- Task description: Reproduce all of the material exactly as shown.
··· Supplied data
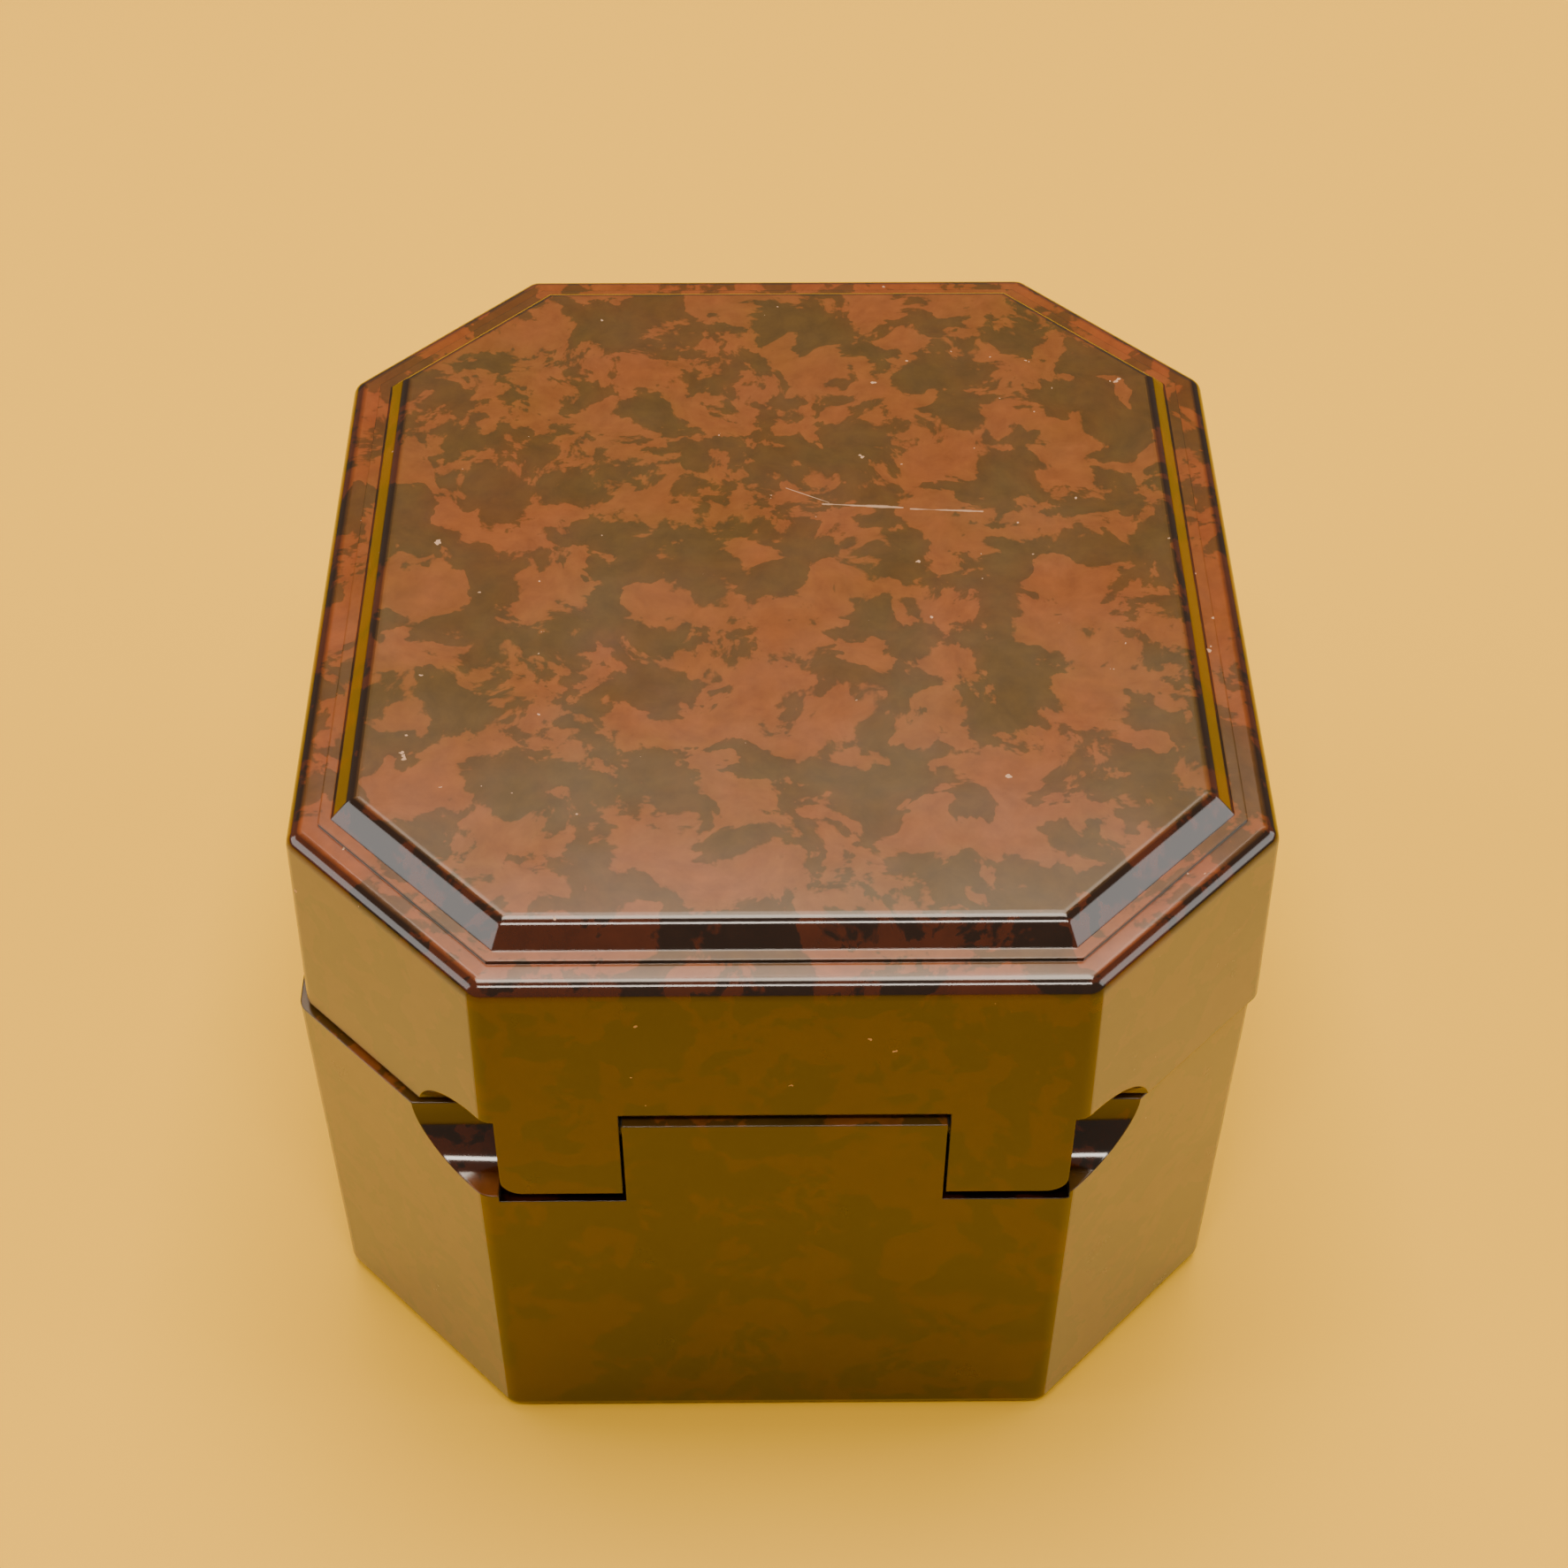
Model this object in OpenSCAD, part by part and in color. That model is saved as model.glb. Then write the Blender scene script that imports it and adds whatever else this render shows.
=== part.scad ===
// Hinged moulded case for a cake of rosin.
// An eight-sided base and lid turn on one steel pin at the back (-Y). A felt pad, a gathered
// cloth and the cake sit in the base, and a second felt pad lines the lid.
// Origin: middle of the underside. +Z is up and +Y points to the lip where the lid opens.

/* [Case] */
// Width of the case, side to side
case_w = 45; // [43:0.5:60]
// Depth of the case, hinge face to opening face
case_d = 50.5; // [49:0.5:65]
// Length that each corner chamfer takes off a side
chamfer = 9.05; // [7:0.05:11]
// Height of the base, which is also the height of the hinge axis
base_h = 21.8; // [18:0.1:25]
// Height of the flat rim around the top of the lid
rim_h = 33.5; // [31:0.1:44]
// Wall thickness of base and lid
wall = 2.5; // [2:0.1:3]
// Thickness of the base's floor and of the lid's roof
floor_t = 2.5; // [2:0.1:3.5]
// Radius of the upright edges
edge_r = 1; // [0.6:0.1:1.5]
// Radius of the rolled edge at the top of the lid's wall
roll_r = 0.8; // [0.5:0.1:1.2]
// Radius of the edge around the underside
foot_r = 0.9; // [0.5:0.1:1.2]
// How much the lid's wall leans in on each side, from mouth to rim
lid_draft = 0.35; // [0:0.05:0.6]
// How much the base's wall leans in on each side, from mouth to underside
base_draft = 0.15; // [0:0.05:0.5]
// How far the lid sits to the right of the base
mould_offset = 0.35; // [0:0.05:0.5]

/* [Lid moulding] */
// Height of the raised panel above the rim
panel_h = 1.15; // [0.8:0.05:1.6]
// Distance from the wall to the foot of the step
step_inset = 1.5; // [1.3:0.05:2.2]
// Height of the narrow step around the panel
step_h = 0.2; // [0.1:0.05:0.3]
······
- Response to the task:
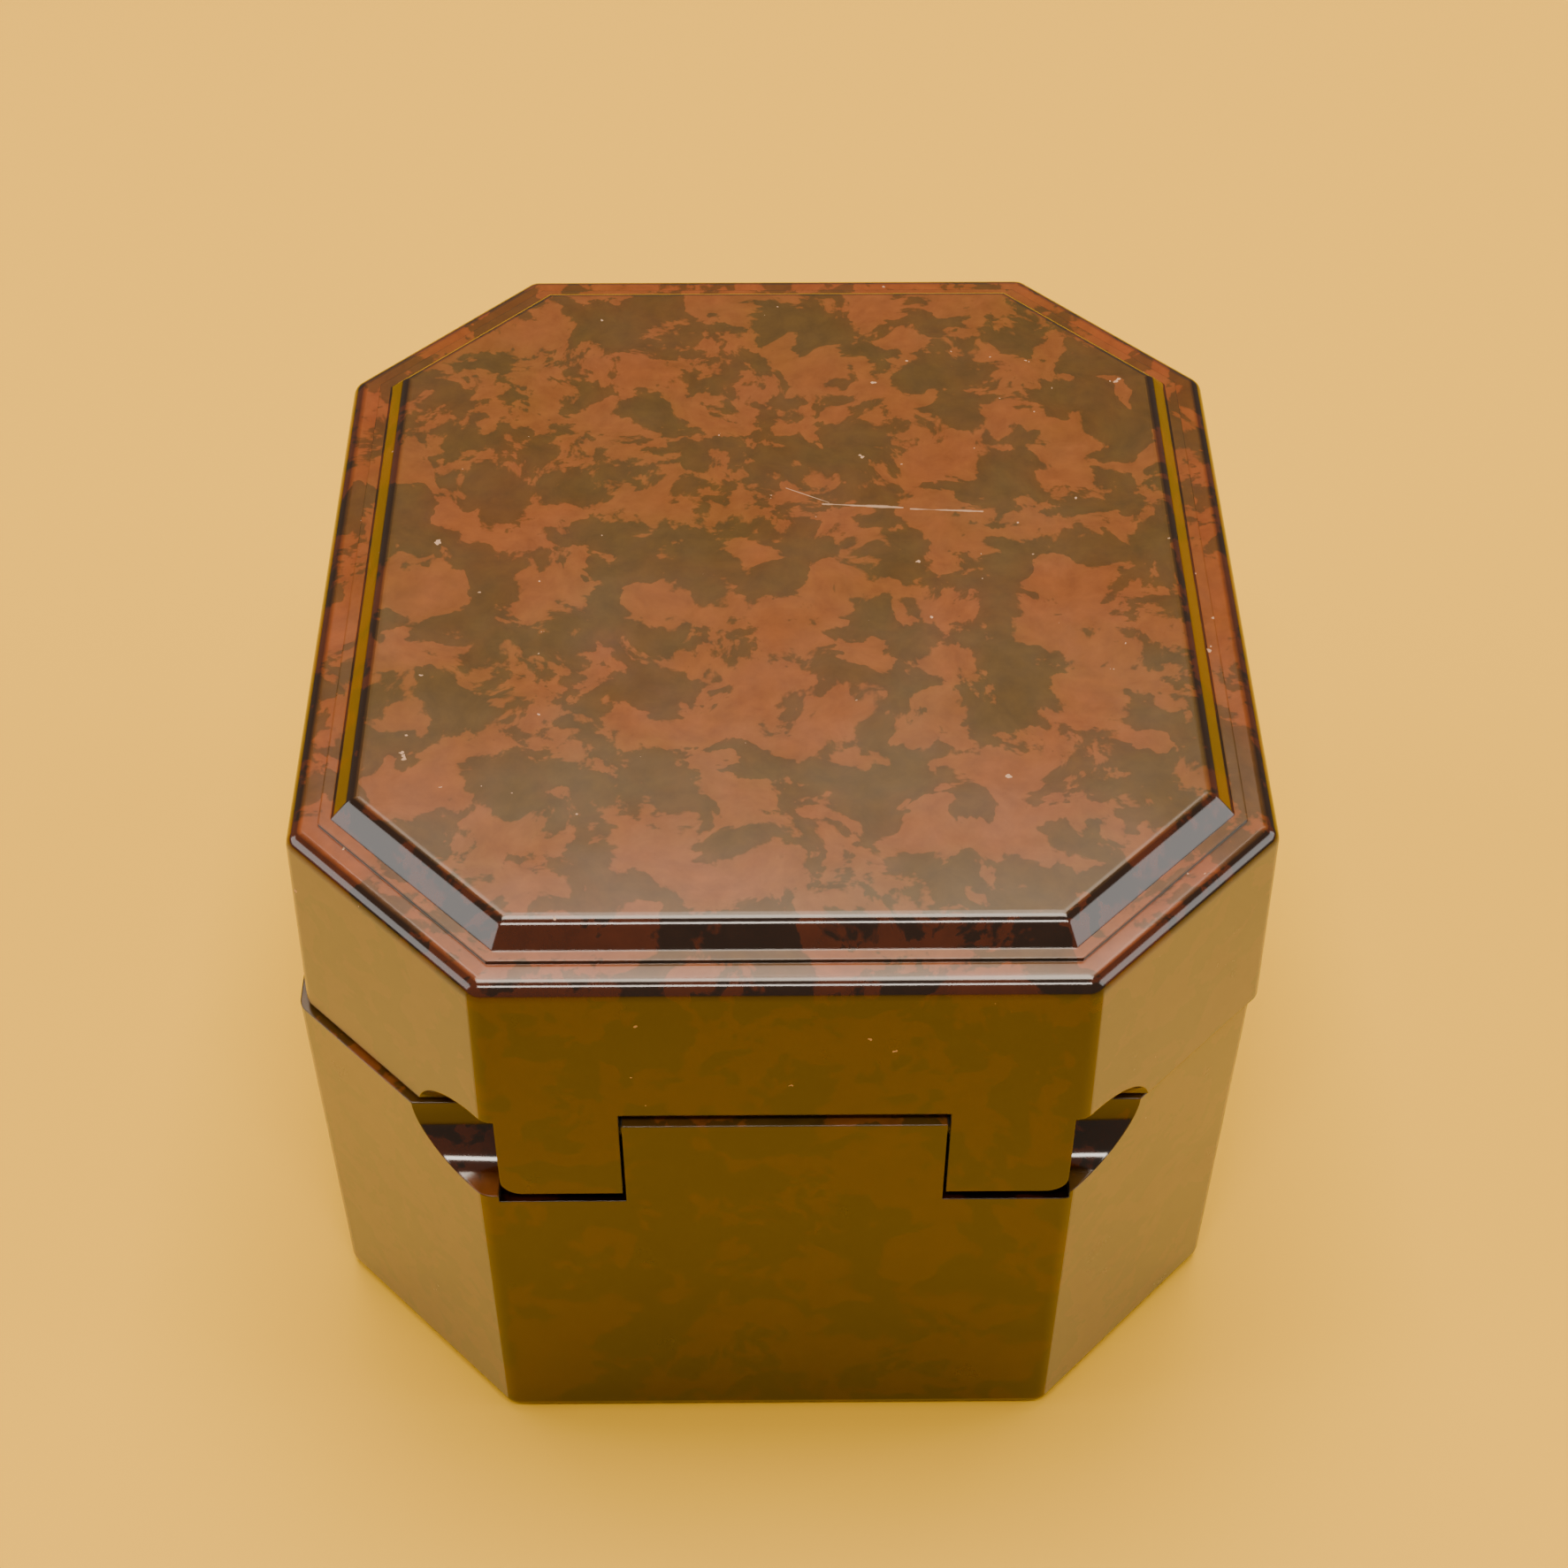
Model this object in OpenSCAD, part by part and in color. That model is saved as model.glb. Then write the Blender scene script that imports it and adds whatever else this render shows.
=== part.scad ===
// Hinged moulded case for a cake of rosin.
// An eight-sided base and lid turn on one steel pin at the back (-Y). A felt pad, a gathered
// cloth and the cake sit in the base, and a second felt pad lines the lid.
// Origin: middle of the underside. +Z is up and +Y points to the lip where the lid opens.

/* [Case] */
// Width of the case, side to side
case_w = 45; // [43:0.5:60]
// Depth of the case, hinge face to opening face
case_d = 50.5; // [49:0.5:65]
// Length that each corner chamfer takes off a side
chamfer = 9.05; // [7:0.05:11]
// Height of the base, which is also the height of the hinge axis
base_h = 21.8; // [18:0.1:25]
// Height of the flat rim around the top of the lid
rim_h = 33.5; // [31:0.1:44]
// Wall thickness of base and lid
wall = 2.5; // [2:0.1:3]
// Thickness of the base's floor and of the lid's roof
floor_t = 2.5; // [2:0.1:3.5]
// Radius of the upright edges
edge_r = 1; // [0.6:0.1:1.5]
// Radius of the rolled edge at the top of the lid's wall
roll_r = 0.8; // [0.5:0.1:1.2]
// Radius of the edge around the underside
foot_r = 0.9; // [0.5:0.1:1.2]
// How much the lid's wall leans in on each side, from mouth to rim
lid_draft = 0.35; // [0:0.05:0.6]
// How much the base's wall leans in on each side, from mouth to underside
base_draft = 0.15; // [0:0.05:0.5]
// How far the lid sits to the right of the base
mould_offset = 0.35; // [0:0.05:0.5]

/* [Lid moulding] */
// Height of the raised panel above the rim
panel_h = 1.15; // [0.8:0.05:1.6]
// Distance from the wall to the foot of the step
step_inset = 1.5; // [1.3:0.05:2.2]
// Height of the narrow step around the panel
step_h = 0.2; // [0.1:0.05:0.3]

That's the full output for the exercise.